Problem statement:
Look below for the line containing "build_back(cloth)" and the line containing "from functools import partial"; repeat exactly those two lines and all lines between them, and nothing else.

╭──

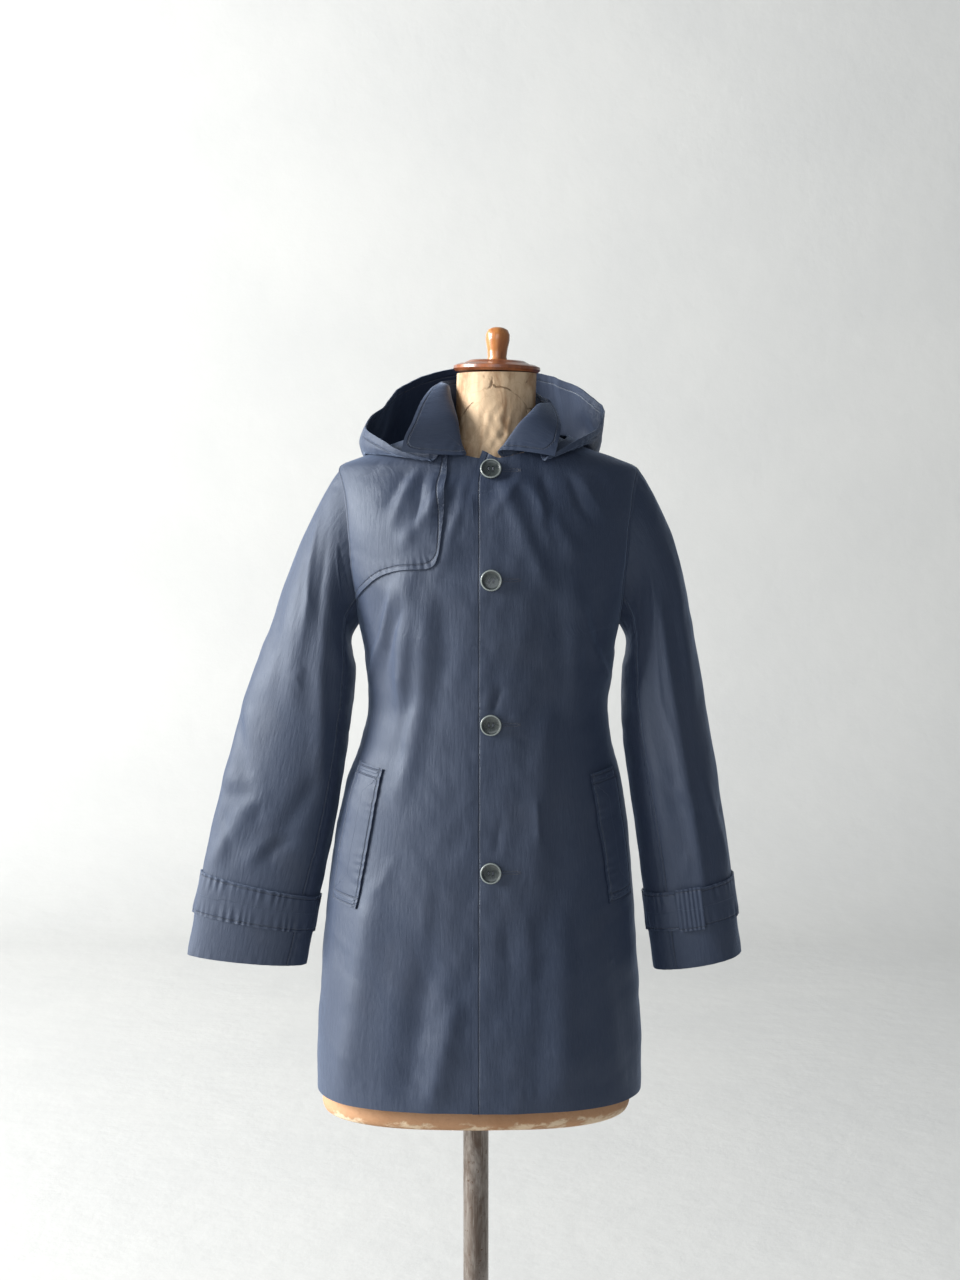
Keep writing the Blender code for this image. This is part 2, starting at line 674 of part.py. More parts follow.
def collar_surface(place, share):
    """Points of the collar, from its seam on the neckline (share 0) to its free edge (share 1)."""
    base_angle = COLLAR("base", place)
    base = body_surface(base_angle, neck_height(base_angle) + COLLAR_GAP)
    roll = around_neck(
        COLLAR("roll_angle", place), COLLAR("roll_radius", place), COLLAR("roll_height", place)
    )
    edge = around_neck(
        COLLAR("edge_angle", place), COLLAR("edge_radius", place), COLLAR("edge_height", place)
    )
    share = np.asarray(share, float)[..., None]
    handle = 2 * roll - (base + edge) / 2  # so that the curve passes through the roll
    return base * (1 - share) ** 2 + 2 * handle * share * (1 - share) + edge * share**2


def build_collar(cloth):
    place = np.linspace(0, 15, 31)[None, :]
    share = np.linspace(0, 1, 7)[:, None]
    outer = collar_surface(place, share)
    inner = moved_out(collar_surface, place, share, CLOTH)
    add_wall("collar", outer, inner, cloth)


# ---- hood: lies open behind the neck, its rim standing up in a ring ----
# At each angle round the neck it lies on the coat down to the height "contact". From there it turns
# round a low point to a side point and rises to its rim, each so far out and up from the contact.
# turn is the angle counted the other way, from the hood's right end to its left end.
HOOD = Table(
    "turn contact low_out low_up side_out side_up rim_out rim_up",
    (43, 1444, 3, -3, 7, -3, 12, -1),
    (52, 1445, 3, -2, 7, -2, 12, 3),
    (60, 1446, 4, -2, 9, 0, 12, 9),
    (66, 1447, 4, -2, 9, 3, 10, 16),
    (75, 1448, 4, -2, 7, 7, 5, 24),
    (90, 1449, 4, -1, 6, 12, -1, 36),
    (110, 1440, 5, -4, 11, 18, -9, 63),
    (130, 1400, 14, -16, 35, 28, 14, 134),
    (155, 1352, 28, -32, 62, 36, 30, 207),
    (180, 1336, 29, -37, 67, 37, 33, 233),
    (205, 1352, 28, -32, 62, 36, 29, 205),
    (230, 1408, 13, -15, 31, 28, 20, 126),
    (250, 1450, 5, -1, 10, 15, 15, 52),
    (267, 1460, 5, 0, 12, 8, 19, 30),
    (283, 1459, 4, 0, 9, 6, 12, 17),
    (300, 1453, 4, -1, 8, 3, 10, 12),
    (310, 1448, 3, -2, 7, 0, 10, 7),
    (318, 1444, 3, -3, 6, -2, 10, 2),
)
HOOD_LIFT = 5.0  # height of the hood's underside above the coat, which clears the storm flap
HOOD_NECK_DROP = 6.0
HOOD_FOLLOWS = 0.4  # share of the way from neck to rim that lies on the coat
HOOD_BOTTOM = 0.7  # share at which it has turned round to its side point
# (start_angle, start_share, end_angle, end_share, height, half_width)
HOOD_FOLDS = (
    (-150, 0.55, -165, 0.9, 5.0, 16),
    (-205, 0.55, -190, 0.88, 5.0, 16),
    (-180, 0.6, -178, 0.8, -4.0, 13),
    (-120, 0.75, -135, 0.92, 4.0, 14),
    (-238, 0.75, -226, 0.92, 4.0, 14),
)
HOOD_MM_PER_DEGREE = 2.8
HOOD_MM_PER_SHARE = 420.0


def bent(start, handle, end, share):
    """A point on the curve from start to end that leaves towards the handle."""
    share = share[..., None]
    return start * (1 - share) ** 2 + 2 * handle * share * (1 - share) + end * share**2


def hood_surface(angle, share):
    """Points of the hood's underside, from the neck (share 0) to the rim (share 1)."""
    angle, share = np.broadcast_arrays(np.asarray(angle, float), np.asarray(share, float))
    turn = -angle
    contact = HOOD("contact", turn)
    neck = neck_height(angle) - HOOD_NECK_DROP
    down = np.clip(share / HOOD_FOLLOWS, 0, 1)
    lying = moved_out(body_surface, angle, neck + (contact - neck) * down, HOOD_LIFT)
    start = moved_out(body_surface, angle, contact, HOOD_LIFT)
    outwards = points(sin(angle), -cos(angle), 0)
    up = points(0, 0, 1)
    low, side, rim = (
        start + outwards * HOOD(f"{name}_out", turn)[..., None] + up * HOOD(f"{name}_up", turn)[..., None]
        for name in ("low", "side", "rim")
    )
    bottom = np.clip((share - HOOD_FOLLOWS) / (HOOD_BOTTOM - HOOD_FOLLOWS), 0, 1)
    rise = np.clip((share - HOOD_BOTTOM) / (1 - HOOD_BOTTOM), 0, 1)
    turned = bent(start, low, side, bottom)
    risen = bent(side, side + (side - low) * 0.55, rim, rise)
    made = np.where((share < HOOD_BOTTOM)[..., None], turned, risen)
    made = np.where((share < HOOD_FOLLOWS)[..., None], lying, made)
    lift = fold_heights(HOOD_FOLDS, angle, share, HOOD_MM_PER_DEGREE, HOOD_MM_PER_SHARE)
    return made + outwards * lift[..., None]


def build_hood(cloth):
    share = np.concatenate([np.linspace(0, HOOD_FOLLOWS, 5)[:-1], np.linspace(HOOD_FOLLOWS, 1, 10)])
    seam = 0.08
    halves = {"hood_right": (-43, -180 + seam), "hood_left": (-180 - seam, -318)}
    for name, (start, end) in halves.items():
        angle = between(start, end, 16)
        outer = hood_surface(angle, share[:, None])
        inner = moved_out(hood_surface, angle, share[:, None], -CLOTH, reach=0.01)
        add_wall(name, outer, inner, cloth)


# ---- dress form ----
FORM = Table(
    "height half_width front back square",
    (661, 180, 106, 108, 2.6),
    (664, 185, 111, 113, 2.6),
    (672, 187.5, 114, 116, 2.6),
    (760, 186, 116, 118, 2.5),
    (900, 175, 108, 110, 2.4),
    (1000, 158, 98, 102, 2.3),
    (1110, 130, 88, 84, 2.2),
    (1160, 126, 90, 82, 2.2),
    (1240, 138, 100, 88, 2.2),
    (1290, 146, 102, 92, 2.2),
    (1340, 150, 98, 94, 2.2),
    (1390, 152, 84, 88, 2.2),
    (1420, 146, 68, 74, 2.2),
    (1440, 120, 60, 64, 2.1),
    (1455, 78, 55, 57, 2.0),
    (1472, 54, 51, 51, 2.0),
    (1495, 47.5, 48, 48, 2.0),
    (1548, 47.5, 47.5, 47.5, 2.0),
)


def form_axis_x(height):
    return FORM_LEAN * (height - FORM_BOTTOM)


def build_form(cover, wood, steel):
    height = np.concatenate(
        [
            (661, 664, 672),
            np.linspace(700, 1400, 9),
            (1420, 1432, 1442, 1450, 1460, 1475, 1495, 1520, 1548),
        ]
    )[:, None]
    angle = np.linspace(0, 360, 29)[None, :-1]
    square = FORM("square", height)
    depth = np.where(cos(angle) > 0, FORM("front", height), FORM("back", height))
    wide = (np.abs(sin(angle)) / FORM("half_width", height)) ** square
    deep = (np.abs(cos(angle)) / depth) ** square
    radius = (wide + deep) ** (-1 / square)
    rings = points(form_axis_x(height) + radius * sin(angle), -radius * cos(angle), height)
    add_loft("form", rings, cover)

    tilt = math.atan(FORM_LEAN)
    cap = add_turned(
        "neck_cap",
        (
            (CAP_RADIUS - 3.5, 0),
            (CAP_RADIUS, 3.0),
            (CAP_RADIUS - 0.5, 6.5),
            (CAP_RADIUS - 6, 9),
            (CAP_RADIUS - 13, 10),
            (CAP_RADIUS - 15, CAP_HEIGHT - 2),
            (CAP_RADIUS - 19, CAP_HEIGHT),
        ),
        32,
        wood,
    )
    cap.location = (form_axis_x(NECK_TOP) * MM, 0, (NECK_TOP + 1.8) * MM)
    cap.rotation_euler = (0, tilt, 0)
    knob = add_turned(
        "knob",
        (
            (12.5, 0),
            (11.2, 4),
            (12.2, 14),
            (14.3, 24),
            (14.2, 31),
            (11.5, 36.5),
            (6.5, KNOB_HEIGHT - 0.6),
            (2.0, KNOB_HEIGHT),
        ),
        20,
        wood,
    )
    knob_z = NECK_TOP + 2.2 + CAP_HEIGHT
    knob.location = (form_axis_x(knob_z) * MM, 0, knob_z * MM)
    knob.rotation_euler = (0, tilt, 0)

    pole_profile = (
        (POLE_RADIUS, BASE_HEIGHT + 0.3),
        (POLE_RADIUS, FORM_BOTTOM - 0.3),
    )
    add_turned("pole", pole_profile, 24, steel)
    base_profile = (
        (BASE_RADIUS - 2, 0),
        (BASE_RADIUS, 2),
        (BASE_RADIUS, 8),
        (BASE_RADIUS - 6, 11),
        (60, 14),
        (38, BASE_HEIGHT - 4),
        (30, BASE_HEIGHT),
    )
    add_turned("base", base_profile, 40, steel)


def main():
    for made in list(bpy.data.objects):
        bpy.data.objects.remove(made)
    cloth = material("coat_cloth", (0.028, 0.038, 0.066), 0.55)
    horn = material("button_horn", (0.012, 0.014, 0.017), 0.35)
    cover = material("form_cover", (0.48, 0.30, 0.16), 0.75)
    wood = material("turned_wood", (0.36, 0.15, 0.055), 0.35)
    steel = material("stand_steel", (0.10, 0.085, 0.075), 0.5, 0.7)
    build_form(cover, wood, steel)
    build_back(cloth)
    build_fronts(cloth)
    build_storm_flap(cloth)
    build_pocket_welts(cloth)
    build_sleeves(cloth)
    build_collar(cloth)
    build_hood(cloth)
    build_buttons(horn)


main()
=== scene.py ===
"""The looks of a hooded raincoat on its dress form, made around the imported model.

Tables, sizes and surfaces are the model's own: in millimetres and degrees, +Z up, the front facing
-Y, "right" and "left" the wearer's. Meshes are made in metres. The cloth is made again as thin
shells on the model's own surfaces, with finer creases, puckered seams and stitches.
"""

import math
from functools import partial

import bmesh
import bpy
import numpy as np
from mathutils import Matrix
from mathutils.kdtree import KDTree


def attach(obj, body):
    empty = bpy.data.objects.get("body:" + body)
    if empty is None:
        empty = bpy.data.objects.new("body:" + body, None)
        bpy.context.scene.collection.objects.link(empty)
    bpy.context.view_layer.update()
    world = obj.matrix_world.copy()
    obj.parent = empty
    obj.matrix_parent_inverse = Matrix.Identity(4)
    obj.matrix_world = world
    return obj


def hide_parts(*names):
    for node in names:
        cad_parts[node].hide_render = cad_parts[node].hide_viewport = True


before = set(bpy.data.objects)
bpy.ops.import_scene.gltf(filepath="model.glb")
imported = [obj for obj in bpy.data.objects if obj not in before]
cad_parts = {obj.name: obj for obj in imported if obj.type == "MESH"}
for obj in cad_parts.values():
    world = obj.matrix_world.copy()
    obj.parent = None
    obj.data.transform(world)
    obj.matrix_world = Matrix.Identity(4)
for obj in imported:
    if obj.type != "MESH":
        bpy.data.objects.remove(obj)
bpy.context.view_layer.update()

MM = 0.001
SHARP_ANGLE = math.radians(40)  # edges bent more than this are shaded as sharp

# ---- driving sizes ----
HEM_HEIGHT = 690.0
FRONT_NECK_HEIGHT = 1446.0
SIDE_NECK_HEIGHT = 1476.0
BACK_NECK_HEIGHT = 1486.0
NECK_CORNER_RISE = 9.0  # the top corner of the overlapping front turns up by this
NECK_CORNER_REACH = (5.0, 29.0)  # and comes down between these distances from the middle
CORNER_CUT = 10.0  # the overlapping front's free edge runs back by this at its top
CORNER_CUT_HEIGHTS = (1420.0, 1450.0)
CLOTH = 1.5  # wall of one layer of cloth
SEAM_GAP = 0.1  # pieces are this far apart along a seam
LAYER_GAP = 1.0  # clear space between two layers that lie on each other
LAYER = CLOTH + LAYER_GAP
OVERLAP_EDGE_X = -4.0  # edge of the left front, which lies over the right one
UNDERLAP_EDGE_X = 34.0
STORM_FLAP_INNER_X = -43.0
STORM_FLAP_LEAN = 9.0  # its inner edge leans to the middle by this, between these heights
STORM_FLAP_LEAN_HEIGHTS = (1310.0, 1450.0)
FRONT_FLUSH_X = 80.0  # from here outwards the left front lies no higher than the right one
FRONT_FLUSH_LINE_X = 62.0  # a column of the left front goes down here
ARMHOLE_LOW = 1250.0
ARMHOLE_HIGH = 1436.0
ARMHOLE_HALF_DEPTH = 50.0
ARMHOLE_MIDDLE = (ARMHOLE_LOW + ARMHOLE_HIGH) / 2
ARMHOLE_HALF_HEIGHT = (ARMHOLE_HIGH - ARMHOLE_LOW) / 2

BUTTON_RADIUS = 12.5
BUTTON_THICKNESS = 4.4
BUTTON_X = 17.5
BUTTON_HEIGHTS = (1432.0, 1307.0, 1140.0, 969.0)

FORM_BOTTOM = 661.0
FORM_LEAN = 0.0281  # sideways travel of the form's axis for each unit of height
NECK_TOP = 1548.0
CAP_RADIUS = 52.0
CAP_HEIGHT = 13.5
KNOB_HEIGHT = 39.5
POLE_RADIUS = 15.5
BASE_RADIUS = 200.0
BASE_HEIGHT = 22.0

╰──

Solution below:
    build_back(cloth)
    build_fronts(cloth)
    build_storm_flap(cloth)
    build_pocket_welts(cloth)
    build_sleeves(cloth)
    build_collar(cloth)
    build_hood(cloth)
    build_buttons(horn)


main()
=== scene.py ===
"""The looks of a hooded raincoat on its dress form, made around the imported model.

Tables, sizes and surfaces are the model's own: in millimetres and degrees, +Z up, the front facing
-Y, "right" and "left" the wearer's. Meshes are made in metres. The cloth is made again as thin
shells on the model's own surfaces, with finer creases, puckered seams and stitches.
"""

import math
from functools import partial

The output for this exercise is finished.